_Aim of the task_: Emit the exact text of every line from the line with "const amethystPoint = new" to the line with "before = set(bpy.data.objects)", both ends included. No other output is expected.

_Available data_:
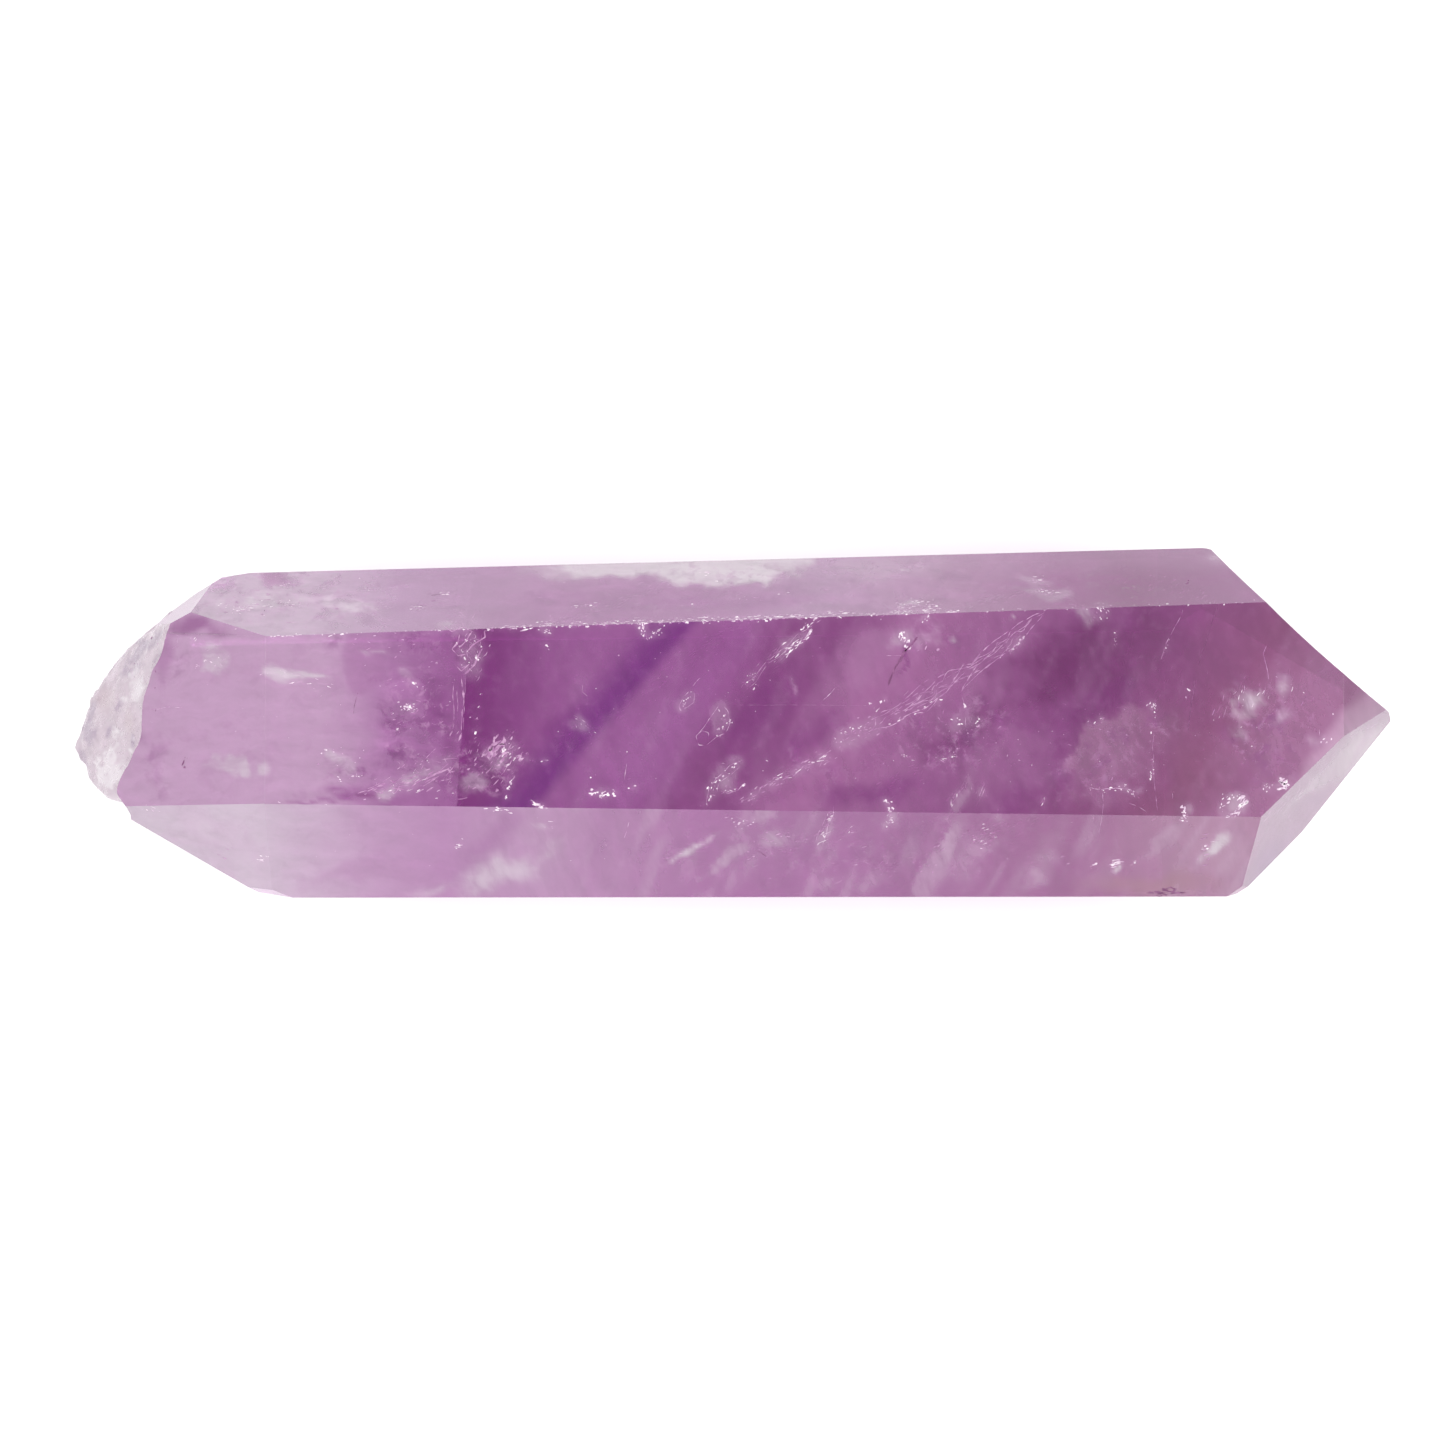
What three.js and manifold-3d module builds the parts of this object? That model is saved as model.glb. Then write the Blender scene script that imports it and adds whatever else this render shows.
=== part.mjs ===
// A double terminated amethyst point, lying on one of its six long faces.
// Units are millimetres. +X runs along the crystal to its sharp end, and +Z is up.
// Both ends are cut to facets, and past the facets at -X the crystal ends in a rough break.
import * as THREE from "three";
import { ImprovedNoise } from "three/addons/math/ImprovedNoise.js";
import { mergeVertices } from "three/addons/utils/BufferGeometryUtils.js";
import Module from "manifold-3d";

// Driving dimensions
const LENGTH = 76;
const WIDTH = 20.3;
const THICKNESS = 15;
const MIDDLE = new THREE.Vector3(0, 0, THICKNESS / 2);

// The finish of the stone
const AMETHYST_COLOR = 0xa473a2;
const AMETHYST_ROUGHNESS = 0.12;
const AMETHYST_METALNESS = 0;

// A facet is one flat cut. turn is its heading round the long axis in degrees, from straight up (0)
// towards +Y (90), and lean tips it towards the sharp end (+) or the broken end (-).
// reach is the distance from the crystal's middle to the facet, in millimetres.

// The upper and lower long faces are those of the block that all the facets are cut from.
const LONG_FACETS = {
  upperBack: { turn: 60, lean: -1.7, reach: 8.13 },
  lowerBack: { turn: 120, lean: -0.7, reach: 8.29 },
  lowerFront: { turn: -120, lean: 0.6, reach: 8.77 },
  upperFront: { turn: -60, lean: -0.65, reach: 8.74 },
};

const SHARP_END_FACETS = {
  top: { turn: 0, lean: 33.7, reach: 25.42 },
  front: { turn: -65, lean: 41.4, reach: 26.3 },
  frontBelow: { turn: -120, lean: 42.4, reach: 25.75 },
  frontBelowAtTip: { turn: -140, lean: 51.3, reach: 27.57 },
  backBelow: { turn: 125, lean: 47, reach: 25.8 },
  below: { turn: 180, lean: 42, reach: 22.3 },
};

const BROKEN_END_FACETS = {
  top: { turn: 0, lean: -36.5, reach: 21.86 },
  front: { turn: -60, lean: -22.5, reach: 17.97 },
  back: { turn: 68.4, lean: -34, reach: 23.24 },
  narrowBack: { turn: 80, lean: -44, reach: 27.35 },
  frontBelow: { turn: -100, lean: -30.5, reach: 22.38 },
  backBelow: { turn: 90, lean: -37.6, reach: 24.93 },
  frontLow: { turn: -135, lean: -30, reach: 22.45 },
  backLow: { turn: 135, lean: -32, reach: 22.6 },
};

// Small cuts that stand for the soft shoulders where the long edges end.
const SHOULDERS = {
  brokenEndBack: { turn: 80, lean: -31.6, reach: 22.62 },
  brokenEndAlongBackEdge: { turn: 80, lean: -8.8, reach: 12.75 },
  brokenEndFront: { turn: -80, lean: -13.9, reach: 15.67 },
  sharpEndFront: { turn: -80, lean: 23.3, reach: 20.47 },
};

// The sharp end's back facet stands almost upright and is slightly hollow. Its deepest line runs
// up the facet, and across is that line's distance from the spot where reach is measured.
const HOLLOW_FACET = { turn: 82, lean: 43.3, reach: 26.17, across: -20.1 };
const HOLLOW_DEPTH = 0.33;
const HOLLOW_RADIUS = 70;
const HOLLOW_ROUND_STEPS = 320;

// The break, from front to back: where its lip lies, seen from above and from the side,
// and where its upper rim lies on the top facet.
const BREAK_STATIONS = [
  { y: -5.4, lipX: -34.75, lipZ: 7.6, rimX: -34.6 },
  { y: -4.5, lipX: -35.3, lipZ: 7.4, rimX: -35.2 },
  { y: -4.2, lipX: -36.1, lipZ: 6.8, rimX: -35.3 },
  { y: -3.7, lipX: -36.8, lipZ: 6.0, rimX: -35.2 },
  { y: -2.6, lipX: -37.6, lipZ: 5.0, rimX: -34.8 },
  { y: -0.9, lipX: -38.4, lipZ: 4.2, rimX: -34.1 },
  { y: 0.7, lipX: -37.7, lipZ: 4.3, rimX: -34.0 },
  { y: 2.3, lipX: -37.0, lipZ: 4.6, rimX: -33.4 },
  { y: 4.2, lipX: -35.6, lipZ: 5.4, rimX: -32.8 },
  { y: 5.4, lipX: -34.1, lipZ: 6.3, rimX: -32.4 },
  { y: 6.4, lipX: -32.6, lipZ: 7.0, rimX: -32.2 },
  { y: 8.0, lipX: -31.5, lipZ: 7.0, rimX: -31.2 },
];
const BREAK_SLOPE_POWER = 1.15;
const BREAK_UNDERCUT = 5;
const BREAK_LUMPS = [
  { size: 2.8, height: 0.22 },
  { size: 1.2, height: 0.1 },
];

// The grid that the break is made on. It covers the whole broken end.
const BREAK_STEP = 0.4;
const BREAK_FROM_Y = -9;
const BREAK_TO_Y = 10;
const BREAK_FROM_Z = -1;
const BREAK_TO_Z = 13;

// The side of a block that is larger than anything it has to cut
const ROOM = 4 * LENGTH;

const wasm = await Module();
wasm.setup();

function solidFrom(geometry) {
  geometry.deleteAttribute("normal");
  geometry.deleteAttribute("uv");
  const merged = mergeVertices(geometry);
  return new wasm.Manifold(new wasm.Mesh({
    numProp: 3,
    vertProperties: new Float32Array(merged.attributes.position.array),
    triVerts: new Uint32Array(merged.index.array),
  }));
}

function geometryFrom(solid) {
  const mesh = solid.getMesh();
  const geometry = new THREE.BufferGeometry();
  geometry.setAttribute("position", new THREE.BufferAttribute(mesh.vertProperties, 3));
  geometry.setIndex(new THREE.BufferAttribute(mesh.triVerts, 1));
  return geometry;
}

function outwardOf({ turn, lean }) {
  const aroundAxis = THREE.MathUtils.degToRad(turn);
  const alongAxis = THREE.MathUtils.degToRad(lean);
  return new THREE.Vector3(
    Math.sin(alongAxis),
    Math.cos(alongAxis) * Math.sin(aroundAxis),
    Math.cos(alongAxis) * Math.cos(aroundAxis),
  );
}

// Sets a cutter on a facet. The cutter's own +Z becomes the facet's outward direction,
// and its +Y runs up the facet.
function setOnFacet(geometry, facet) {
  const outward = outwardOf(facet);
  const upright = new THREE.Vector3(0, 0, 1);
  const spot = MIDDLE.clone().addScaledVector(outward, facet.reach);
  geometry.applyMatrix4(new THREE.Matrix4().lookAt(outward, new THREE.Vector3(), upright));
  return geometry.translate(spot.x, spot.y, spot.z);
}

function uncutBlock() {
  const block = new THREE.BoxGeometry(LENGTH * 2, WIDTH * 2, THICKNESS);
  return solidFrom(block.translate(MIDDLE.x, MIDDLE.y, MIDDLE.z));
}

function flatCutter(facet) {
  const block = new THREE.BoxGeometry(ROOM, ROOM, ROOM).translate(0, 0, ROOM / 2);
  return solidFrom(setOnFacet(block, facet));
}

// A wide drum whose round side presses into the facet.
function hollowCutter() {
  const drum = new THREE.CylinderGeometry(HOLLOW_RADIUS, HOLLOW_RADIUS, ROOM, HOLLOW_ROUND_STEPS);
  drum.translate(HOLLOW_FACET.across, 0, HOLLOW_RADIUS - HOLLOW_DEPTH);
  return solidFrom(setOnFacet(drum, HOLLOW_FACET));
}

// The height of the broken end's top facet, above the face that the crystal rests on.
function topFacetHeight(x) {
  const facet = BROKEN_END_FACETS.top;
  const outward = outwardOf(facet);
  return MIDDLE.z + (facet.reach - x * outward.x) / outward.z;
}

// A smooth line through one value of the stations, read at any y.
function alongBreak(value) {
  const places = BREAK_STATIONS.map((station) => station.y);
  const values = BREAK_STATIONS.map((station) => station[value]);
  const line = new THREE.CubicInterpolant(places, values, 1);
  return (y) => {
    const [read] = line.evaluate(THREE.MathUtils.clamp(y, places[0], places[places.length - 1]));
    return read;
  };
}

const lipX = alongBreak("lipX");
const lipZ = alongBreak("lipZ");
const rimX = alongBreak("rimX");
const noise = new ImprovedNoise();

function lumpHeight(y, z) {
  const heights = BREAK_LUMPS.map(({ size, height }) => height * noise.noise(y / size, z / size, size));
  return heights.reduce((sum, height) => sum + height, 0);
}

// How far along X the break lies, at a place across and up the end of the crystal.
function breakX(y, z) {
  const lip = lipX(y);
  const lipHeight = lipZ(y);
  const above = (z - lipHeight) / (topFacetHeight(rimX(y)) - lipHeight);
  const below = (lipHeight - z) / lipHeight;
  const setBack = z > lipHeight
    ? (rimX(y) - lip) * above ** BREAK_SLOPE_POWER
    : BREAK_UNDERCUT * below ** BREAK_SLOPE_POWER;
  return lip + setBack + lumpHeight(y, z);
}

// A block beyond the broken end, whose near side is the surface of the break.
function breakCutter() {
  const width = BREAK_TO_Y - BREAK_FROM_Y;
  const height = BREAK_TO_Z - BREAK_FROM_Z;
  const steps = [1, Math.round(width / BREAK_STEP), Math.round(height / BREAK_STEP)];
  const block = new THREE.BoxGeometry(LENGTH, width, height, ...steps);
  block.translate(-LENGTH, (BREAK_FROM_Y + BREAK_TO_Y) / 2, (BREAK_FROM_Z + BREAK_TO_Z) / 2);
  const corners = block.attributes.position;
  for (let i = 0; i < corners.count; i += 1) {
    const isNearSide = corners.getX(i) > -LENGTH;
    if (isNearSide) {
      corners.setX(i, breakX(corners.getY(i), corners.getZ(i)));
    }
  }
  return solidFrom(block);
}

function amethystGeometry() {
  const facets = [LONG_FACETS, SHARP_END_FACETS, BROKEN_END_FACETS, SHOULDERS].flatMap(Object.values);
  const cutters = [...facets.map(flatCutter), hollowCutter(), breakCutter()];
  const crystal = cutters.reduce((left, cutter) => left.subtract(cutter), uncutBlock());
  const geometry = geometryFrom(crystal);
  geometry.computeBoundingBox();
  const centre = geometry.boundingBox.getCenter(new THREE.Vector3());
  return geometry.translate(-centre.x, -centre.y, 0);
}

const amethystMaterial = new THREE.MeshStandardMaterial({
  color: AMETHYST_COLOR,
  roughness: AMETHYST_ROUGHNESS,
  metalness: AMETHYST_METALNESS,
  flatShading: true,
});

const amethystPoint = new THREE.Mesh(amethystGeometry(), amethystMaterial);
amethystPoint.name = "amethyst_point";

const model = new THREE.Group();
model.add(amethystPoint);

export default model;
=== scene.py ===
"""A double terminated amethyst point on a plain pale floor, in plain soft studio light.

Lengths are in metres unless a name says otherwise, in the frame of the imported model: +X runs to the
sharp end, +Y to the back and +Z up from the floor. Places named "at" are pixels of the photograph.
"""
import math
import random
from typing import NamedTuple

import bmesh
import bpy
import numpy as np
from mathutils import Matrix, Vector, noise
from mathutils.bvhtree import BVHTree
from mathutils.kdtree import KDTree


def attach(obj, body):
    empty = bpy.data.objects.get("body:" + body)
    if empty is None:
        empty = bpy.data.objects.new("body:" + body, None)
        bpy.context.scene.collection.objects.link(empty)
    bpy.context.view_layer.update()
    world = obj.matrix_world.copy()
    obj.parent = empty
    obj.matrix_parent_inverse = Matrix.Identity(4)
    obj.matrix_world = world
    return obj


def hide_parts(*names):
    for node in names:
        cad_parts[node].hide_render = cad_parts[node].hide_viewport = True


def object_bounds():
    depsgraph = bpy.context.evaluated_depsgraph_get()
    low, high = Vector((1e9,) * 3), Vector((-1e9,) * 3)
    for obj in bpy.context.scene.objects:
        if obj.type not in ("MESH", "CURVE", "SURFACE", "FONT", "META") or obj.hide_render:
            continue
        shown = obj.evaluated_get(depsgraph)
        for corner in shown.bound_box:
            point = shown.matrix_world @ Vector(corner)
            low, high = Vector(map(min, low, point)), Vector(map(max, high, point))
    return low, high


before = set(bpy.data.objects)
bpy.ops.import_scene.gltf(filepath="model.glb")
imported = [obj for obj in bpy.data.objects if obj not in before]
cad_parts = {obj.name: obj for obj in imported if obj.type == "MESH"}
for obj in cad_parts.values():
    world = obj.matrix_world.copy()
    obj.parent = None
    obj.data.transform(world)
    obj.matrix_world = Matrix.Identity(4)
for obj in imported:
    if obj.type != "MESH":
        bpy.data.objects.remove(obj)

CAD_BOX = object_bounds()
MM = 0.001

# The camera stands almost straight above the crystal, as in the photograph
PHOTO_SIDE = 1445
CAMERA_LENS_MM = 180.0
CAMERA_SENSOR_MM = 36.0
CAMERA_ELEVATION = math.radians(84)
CAMERA_DISTANCE = 417.25 * MM
CAMERA_AIM = Vector((-0.318, -0.012, 7.6)) * MM

# The studio
FLOOR_SIDE = 3.0
FLOOR_GAP = 0.03 * MM
FLOOR_COLOUR = (0.9, 0.9, 0.9, 1)
WORLD_LIGHT = 0.8
SOFTBOX_WATTS = 3.7
SOFTBOX_DISTANCE = 0.9
SOFTBOXES = {
    # name: (azimuth, elevation, side)
    "left_softbox": (-75, 48, 0.7),
    "right_softbox": (80, 48, 0.7),
    "back_softbox": (178, 40, 0.8),
    "front_softbox": (5, 36, 0.8),
}

# The polished facets have a fine worn edge
EDGE_WEAR = 0.12 * MM
EDGE_WEAR_STEPS = 2
FLAT_WITHIN = math.radians(0.4)
LEAST_EDGE_ANGLE = math.radians(7)
MERGE_DISTANCE = 0.002 * MM

# The corners of the outline are soft: the place in millimetres, the way that its two sides face as
# seen from above, in degrees from +X, and the radius in millimetres
CORNER_CUTS = 4
ROUNDED_CORNERS = {
    "back": ((28.03, 10.13, 7.8), 90, 43, 1.8),
    "tip": ((37.98, -0.29, 11.4), 50, -42, 0.2),
    "front": ((29.0, -10.14, 8.1), -90, -70, 3.0),
}

# The break lies past the facets at the blunt end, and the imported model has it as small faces
BREAK_LARGEST_FACE = 1.0 * MM * MM
BREAK_ENDS_AT_X = -29.0 * MM
BREAK_CUTS = 2
BREAK_RELIEF = {1.8: 0.16, 0.8: 0.09, 0.35: 0.035}

# The stone: how clear it is and what light it takes up on its way through
QUARTZ_IOR = 1.544
CLEARNESS = 0.6
ABSORBED_TO = (0.55, 0.22, 0.55, 1)
ABSORPTION_DENSITY = 60

# The fine grid that carries the colours of the stone
GRID_ABOVE = 0.2 * MM
GRID_BELOW = 0.4 * MM
LOOKS_DOWN = -0.2
LOOKS_UP_OR_DOWN = 0.7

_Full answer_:
const amethystPoint = new THREE.Mesh(amethystGeometry(), amethystMaterial);
amethystPoint.name = "amethyst_point";

const model = new THREE.Group();
model.add(amethystPoint);

export default model;
=== scene.py ===
"""A double terminated amethyst point on a plain pale floor, in plain soft studio light.

Lengths are in metres unless a name says otherwise, in the frame of the imported model: +X runs to the
sharp end, +Y to the back and +Z up from the floor. Places named "at" are pixels of the photograph.
"""
import math
import random
from typing import NamedTuple

import bmesh
import bpy
import numpy as np
from mathutils import Matrix, Vector, noise
from mathutils.bvhtree import BVHTree
from mathutils.kdtree import KDTree


def attach(obj, body):
    empty = bpy.data.objects.get("body:" + body)
    if empty is None:
        empty = bpy.data.objects.new("body:" + body, None)
        bpy.context.scene.collection.objects.link(empty)
    bpy.context.view_layer.update()
    world = obj.matrix_world.copy()
    obj.parent = empty
    obj.matrix_parent_inverse = Matrix.Identity(4)
    obj.matrix_world = world
    return obj


def hide_parts(*names):
    for node in names:
        cad_parts[node].hide_render = cad_parts[node].hide_viewport = True


def object_bounds():
    depsgraph = bpy.context.evaluated_depsgraph_get()
    low, high = Vector((1e9,) * 3), Vector((-1e9,) * 3)
    for obj in bpy.context.scene.objects:
        if obj.type not in ("MESH", "CURVE", "SURFACE", "FONT", "META") or obj.hide_render:
            continue
        shown = obj.evaluated_get(depsgraph)
        for corner in shown.bound_box:
            point = shown.matrix_world @ Vector(corner)
            low, high = Vector(map(min, low, point)), Vector(map(max, high, point))
    return low, high


before = set(bpy.data.objects)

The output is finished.